Bink bitstream bundling

Bink Video organises frame data somewhat on per-row basis and separated into individual streams. That means that data is sent in portions in interleaved fashion: first it is block types, then it’s colour values for e.g. fill or pattern blocks, then it’s motion values and so on. Before each row decoding can start, decoder should check if it still has some data from that stream or read more. For example, in the beginning you may get just enough block types transmitted for one row, zero motion vectors and one DC value for a block somewhere in the middle of the stream; so for the second row you refill only block types, and DC values stream will be queried only after that single value in it has been used.

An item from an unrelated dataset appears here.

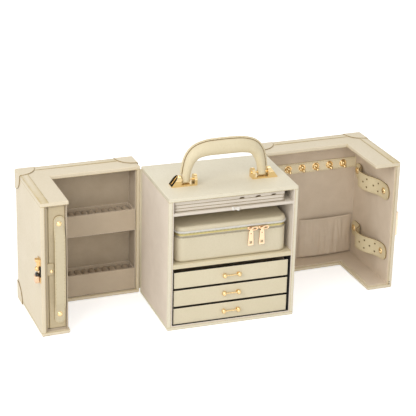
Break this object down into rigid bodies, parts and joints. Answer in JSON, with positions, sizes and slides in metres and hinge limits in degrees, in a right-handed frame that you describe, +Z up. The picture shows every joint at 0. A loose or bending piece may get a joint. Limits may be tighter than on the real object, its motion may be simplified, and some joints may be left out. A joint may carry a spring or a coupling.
{
  "type": "jewellery box with drawers and folding wings",
  "caption": "Leather-covered jewellery trunk with a carrying handle, drawers, a zipped travel case and two hinged wings that close round it.",
  "frame": {"origin": "centre of the cabinet's underside, on the surface it stands on", "axes": "+X to the right seen from the front, +Y to the back, +Z up; the drawers open towards -Y"},
  "size_m": [0.5514, 0.182, 0.2653],
  "materials": {
    "shell_leather": "pebbled cream leather",
    "front_leather": "smooth cream leather",
    "suede": "taupe suede",
    "pale_suede": "pale suede",
    "card": "lined board",
    "gold": "polished gold plate",
    "foam": "suede over foam",
    "zip_cloth": "woven tape",
    "case_leather": "grained cream leather",
    "pocket_cloth": "gathered suede cloth"
  },
  "bodies": {
    "cabinet": {"top_board": "shell_leather", "bottom_board": "shell_leather", "side_boards": "shell_leather", "back_board": "shell_leather", "cabinet_lining": "suede", "divider_board": "front_leather", "slot_shelf": "front_leather", "side_pads": "pale_suede", "drawer_runners": "card", "handle_brackets": "gold", "handle_pins": "gold"},
    "handle": {"handle_grip": "shell_leather", "handle_bushes": "gold"},
    "drawer_1": {"drawer_tray_1": "card", "drawer_front_1": "front_leather", "drawer_pull_1": "gold"},
    "drawer_2": {"drawer_tray_2": "card", "drawer_front_2": "front_leather", "drawer_pull_2": "gold"},
    "drawer_3": {"drawer_tray_3": "card", "drawer_front_3": "front_leather", "drawer_pull_3": "gold"},
    "flat_tray": {"flat_tray": "front_leather", "tray_tab": "front_leather"},
    "necklace_board": {"necklace_board": "front_leather"},
    "travel_case": {"case_base": "case_leather", "zip_tape": "zip_cloth", "base_piping": "case_leather", "zip_sliders": "gold"},
    "case_lid": {"case_lid": "case_leather", "lid_piping": "case_leather"},
    "zip_pull_1": {"zip_pull_1": "gold"},
    "zip_pull_2": {"zip_pull_2": "gold"},
    "left_wing": {"left_wing_boards": "shell_leather", "left_wing_panels": "shell_leather", "left_wing_lining": "suede", "left_corner_patches": "shell_leather", "left_hinge_strip": "shell_leather", "insert_bay_wall": "suede", "ring_trays": "suede", "ring_rolls": "foam", "lock_plate": "gold"},
    "insert": {"insert_tray": "pale_suede", "insert_strap": "front_leather"},
    "snap_tab": {"snap_tab": "front_leather"},
    "lock_lever": {"lock_lever": "gold"},
    "right_wing": {"right_wing_boards": "shell_leather", "right_wing_panels": "shell_leather", "right_wing_lining": "suede", "right_corner_patches": "shell_leather", "right_hinge_strip": "shell_leather", "hook_band": "suede", "necklace_hooks": "gold", "gathered_pocket": "pocket_cloth", "catch_plate": "gold"},
    "upper_strap": {"upper_strap": "front_leather"},
    "lower_strap": {"lower_strap": "front_leather"}
  },
  "joints": [
    {"name": "left_wing_hinge", "type": "hinge", "parent": "cabinet", "child": "left_wing", "pos_m": [-0.096, 0.066, 0.1], "axis": [0, 0, -1], "range_deg": [-88.5, 81.5], "deforming": ["left_hinge_strip"]},
    {"name": "right_wing_hinge", "type": "hinge", "parent": "cabinet", "child": "right_wing", "pos_m": [0.096, 0.066, 0.1], "axis": [0, 0, 1], "range_deg": [-92.2, 77.8], "deforming": ["right_hinge_strip"]},
    {"name": "handle_fold", "type": "hinge", "parent": "cabinet", "child": "handle", "pos_m": [0, -0.019, 0.208], "axis": [1, 0, 0], "range_deg": [-84, 84]},
    {"name": "drawer_1_slide", "type": "slide", "parent": "cabinet", "child": "drawer_1", "axis": [0, -1, 0], "range_m": [0, 0.09]},
    {"name": "drawer_2_slide", "type": "slide", "parent": "cabinet", "child": "drawer_2", "axis": [0, -1, 0], "range_m": [0, 0.09]},
    {"name": "drawer_3_slide", "type": "slide", "parent": "cabinet", "child": "drawer_3", "axis": [0, -1, 0], "range_m": [0, 0.09]},
    {"name": "flat_tray_slide", "type": "slide", "parent": "cabinet", "child": "flat_tray", "axis": [0, -1, 0], "range_m": [0, 0.09]},
    {"name": "necklace_board_slide", "type": "slide", "parent": "cabinet", "child": "necklace_board", "axis": [0, -1, 0], "range_m": [0, 0.09]},
    {"name": "travel_case_slide", "type": "slide", "parent": "cabinet", "child": "travel_case", "axis": [0, -1, 0], "range_m": [0, 0.1]},
    {"name": "case_lid_hinge", "type": "hinge", "parent": "travel_case", "child": "case_lid", "pos_m": [0, 0.0505, 0.1445], "axis": [-1, 0, 0], "range_deg": [0, 8]},
    {"name": "zip_pull_1_swing", "type": "hinge", "parent": "travel_case", "child": "zip_pull_1", "pos_m": [0.0265, -0.06406, 0.1419], "axis": [-1, 0, 0], "range_deg": [0, 165]},
    {"name": "zip_pull_2_swing", "type": "hinge", "parent": "travel_case", "child": "zip_pull_2", "pos_m": [0.043, -0.06406, 0.1419], "axis": [-1, 0, 0], "range_deg": [0, 165]},
    {"name": "insert_slide", "type": "slide", "parent": "left_wing", "child": "insert", "axis": [0.0262, -0.9997, 0], "range_m": [0, 0.11]},
    {"name": "snap_tab_swing", "type": "hinge", "parent": "insert", "child": "snap_tab", "pos_m": [-0.24807, -0.02901, 0.1033], "axis": [0, 0, 1], "range_deg": [0, 90]},
    {"name": "lock_lever_lift", "type": "hinge", "parent": "left_wing", "child": "lock_lever", "pos_m": [-0.27113, -0.02081, 0.0938], "axis": [-0.0262, 0.9997, 0], "range_deg": [0, 120]},
    {"name": "upper_strap_swing", "type": "hinge", "parent": "right_wing", "child": "upper_strap", "pos_m": [0.26056, 0.10134, 0.146], "axis": [0, 0, -1], "range_deg": [0, 50]},
    {"name": "lower_strap_swing", "type": "hinge", "parent": "right_wing", "child": "lower_strap", "pos_m": [0.26056, 0.10134, 0.051], "axis": [0, 0, -1], "range_deg": [0, 50]}
  ]
}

And to complicate the things further, there may be yet another kind of data stored in-between: RLE block information (scan index, copy/run bit and run lengths), DCT coefficients and lossless residue data.

It’s also worth noting that while version 'b' simply stored stream data in fixed-length bit-fields, the latter versions employed static codebooks to improve compression.

Anyway, how to write such streams correctly? My original encoder supported only several block types and was able to bundle all stream data together to transmit it once for the whole plane. But since I wanted to support all possible block types, I had to devise more flexible system. So I ended up with a structure that holds all data in per-row entries so when the plane data is gathered I can easily decide how many rows of data to send and when more data needs to be sent. Additional bitstream data is also stored there (in form of (code, length) pairs) and can be written for each row that has it.

Beside that I’ve introduced a structure to all stream data for one block. This makes it easy to calculate how many bits will be used to code it, output the data (just append its contents to the corresponding entries in the plane data) and even reconstruct the block from it (except for DCT-based ones). Actually I use three instances of it (one for the best block coding candidate, one for the current block coding and one for trying block coding variants if the mode permits it) but that’s a minor detail.

In either case, even if this approach to coding is not unique (TrueMotion codecs employed it as well, to give one example), it’s distinct enough from the other variants I’ve seen and was still quite fun to implement.